Washburn House, 3PP474
Test
work was conducted in 1998 at the Cephas and Abigail Washburn House site
(3PP474), in Russellville, Pope County, Arkansas, by the Arkansas River
Valley Chapter of the Arkansas Archeological Society. The Washburns were
missionaries to the Arkansas Cherokee at Dwight Mission (3PP58) (now within
Russellville), 1820-1828, and moved the Mission to near Sallisaw, OK,
in 1829. After two more decades of varied religious service the Washburns
retired back to Pope County. In the 1850s they built a two story log house
sheathed in claboards in what was then rural countryside near the now-extinct
Arkansas River town of Norristown. There, Cephas wrote his Reminicences
of the Indians concerning Dwight Mission (published in 1869), and Cephas
and Abigail's son Edward Payson began his career as a painter including
doing studies for the renowned painting (at least renowned in Arkansas)
"Arkansas Traveler". Cephas and Edward died in Little Rock and
are buried in Mount Holly Cemetery, but Abigail continued to live in the
house. When she died she was buried in the family cemetery nearby.
The
Washburn House stood into the 1940s, serving in later years as company
housing for coal miner families working nearby shaft mines. More recently,
the house site was impacted by preparations for an industrial area, leaving
only the family cemetery as a reminder of the Washburn presence.
In 1997 the property
that includes the house site came to be considered for a golf driving
range facility as part of the growth of Russellville and attention paid
to the recreational potential for lands along the Arkansas River, including
increasing use of the Old Post Road Park (US Army Corps of Engineers)
and preparations for a massive complex of soccer fields (at site 3PP479)

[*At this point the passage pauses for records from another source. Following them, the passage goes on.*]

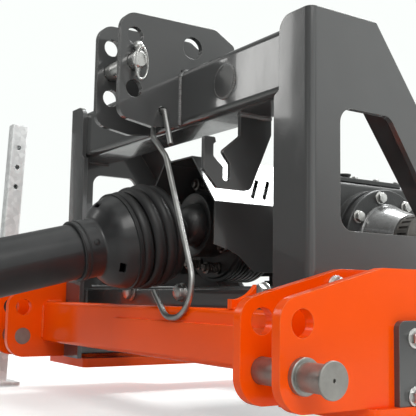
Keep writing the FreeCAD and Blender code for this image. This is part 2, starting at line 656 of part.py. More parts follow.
def side_output_shaft():
    nose_x = SIDE_HUB_X + SIDE_HUB_LENGTH
    ring_x = nose_x + COUPLING_GAP + COUPLING_LENGTH
    seat = rod_x(SIDE_AXIS_Y, SIDE_AXIS_Z, OUTPUT_SEAT_RADIUS - 0.05, nose_x - OUTPUT_SEAT_DEPTH + 1, ring_x)
    end = rod_x(SIDE_AXIS_Y, SIDE_AXIS_Z, OUTPUT_SHAFT_RADIUS, ring_x, ring_x + OUTPUT_SHAFT_LENGTH)
    end = end.makeChamfer(2.0, [e for e in end.Edges if e.BoundBox.XMin > ring_x + 1])
    return seat.fuse(end).removeSplitter()


def blind_cover():
    """Closed bearing cover on the other cheek of the case."""
    x0 = -GEARBOX_HALF_WIDTH - CHEEK_HEIGHT
    ring = rod_x(SIDE_AXIS_Y, SIDE_AXIS_Z, SIDE_DISC_RADIUS - 3, x0 - SIDE_DISC_WALL, x0)
    dome = rod_x(SIDE_AXIS_Y, SIDE_AXIS_Z, 66.0, x0 - SIDE_DISC_WALL - 14, x0 - SIDE_DISC_WALL)
    dome = dome.makeFillet(8.0, [e for e in dome.Edges if e.BoundBox.XMax < x0 - SIDE_DISC_WALL - 1])
    return ring.fuse(dome).removeSplitter()


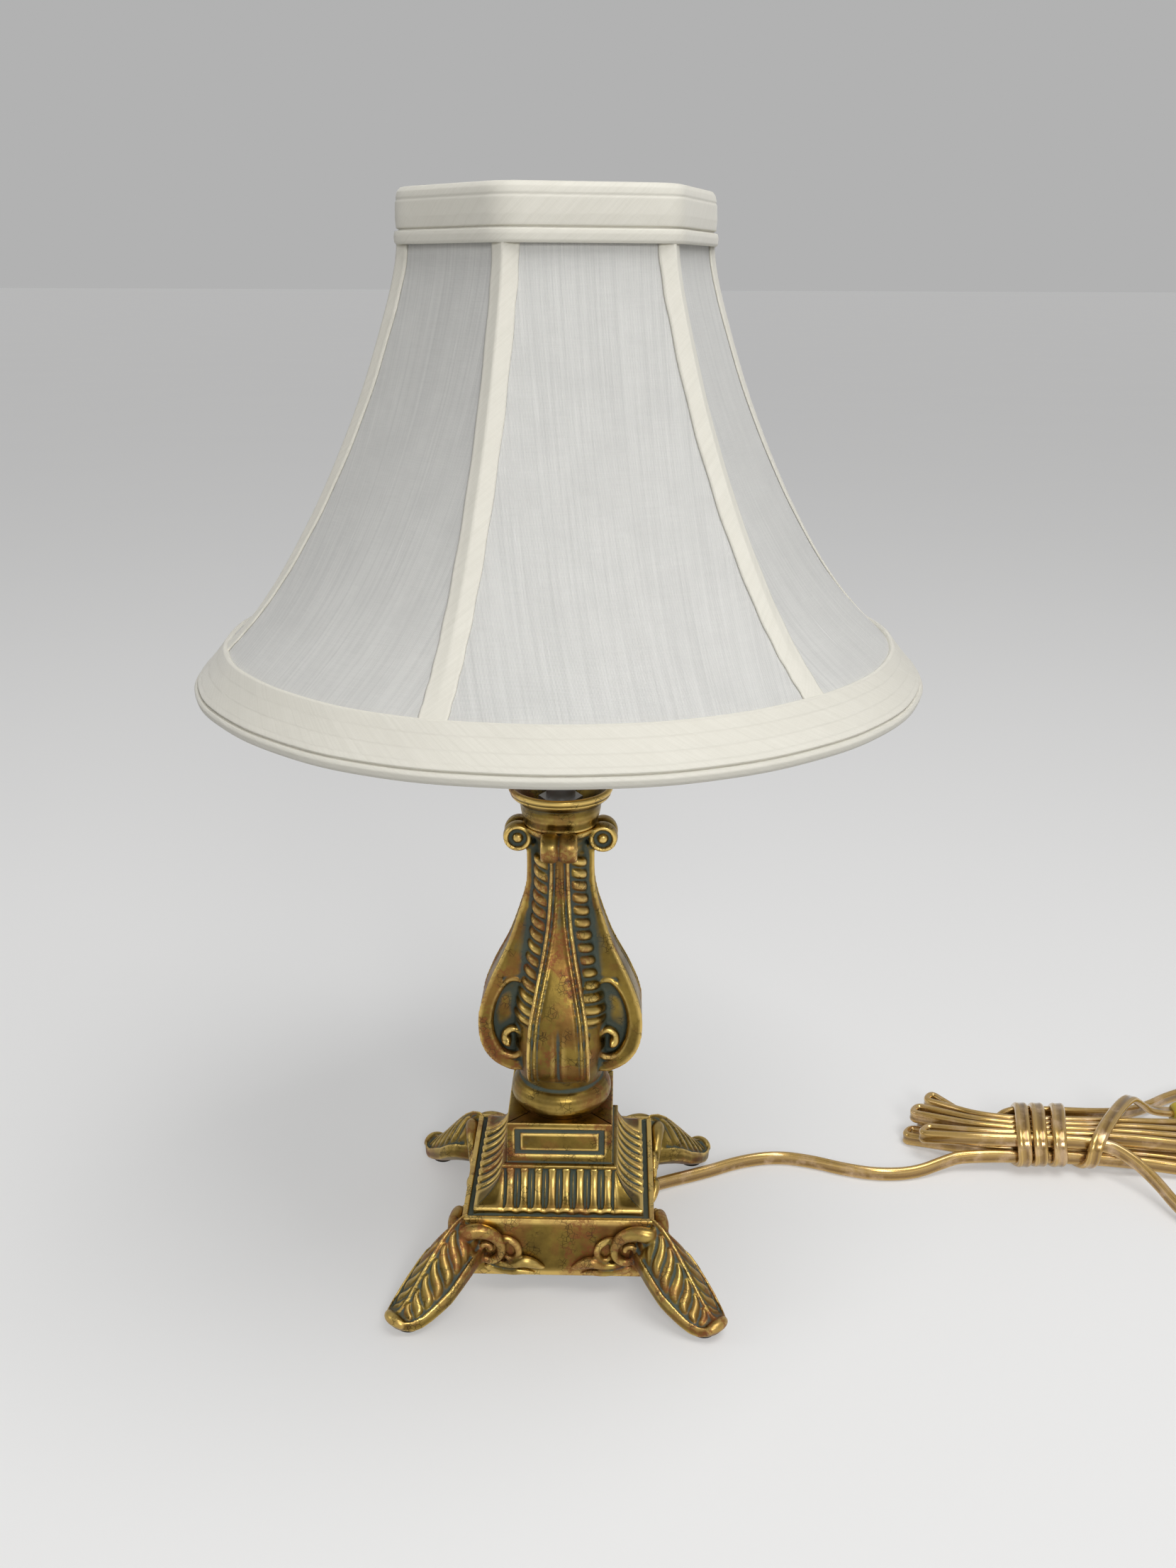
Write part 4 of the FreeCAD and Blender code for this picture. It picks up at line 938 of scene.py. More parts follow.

across the road from the Washburn site. Working closely with the developers,
Stewart-Abernathy and the Chapter carried out historical research, pulled
together all the known late 19th and 20th century photos of the house
and outbuildings, and conducted limited test excavations that indicated
components still remained from the mid 1800s. Possible remains of the
well house were identified. Using the Prince camera technique to sight
through an old photo and approximately relocate the house in place, it
was possible to draw a boundary around the most sensitive part of the
Washburn site. The footprint of the golf driving range was adjusted to
avoid the house and yard area. Further research is being conducted with
the goal of eventually developing on-site exhibitry for the edification
and entertainment of golfers, soccer fans, and passers-by.
In
1999 the Arkansas River Valley Chapter also monitored extensive land surface
modification at the new Russellville Soccer Fields Complex, property noted
in 1829 as being part of an "Indian field", probably Cherokee.
Stone tools dating back as far as 8000 years and firecracked rock were
recovered but no features were encountered. Additional research is being
conducted on an historic farmstead in the wooded northeast corner of the
complex as part of development of the woods for a walking trail.
Bibliography
Nuttall, Thomas
1821 A
Journal of Travels into the Arkansa Territory during the year 1819.
Thomas H. Palmer, Philadelphia, reprinted 1966 by Readex Microprint Corporation,
New York.
Washburn, Cephas
1955 Reminiscences
of the Indians. Press-Argus, Van Buren, AR.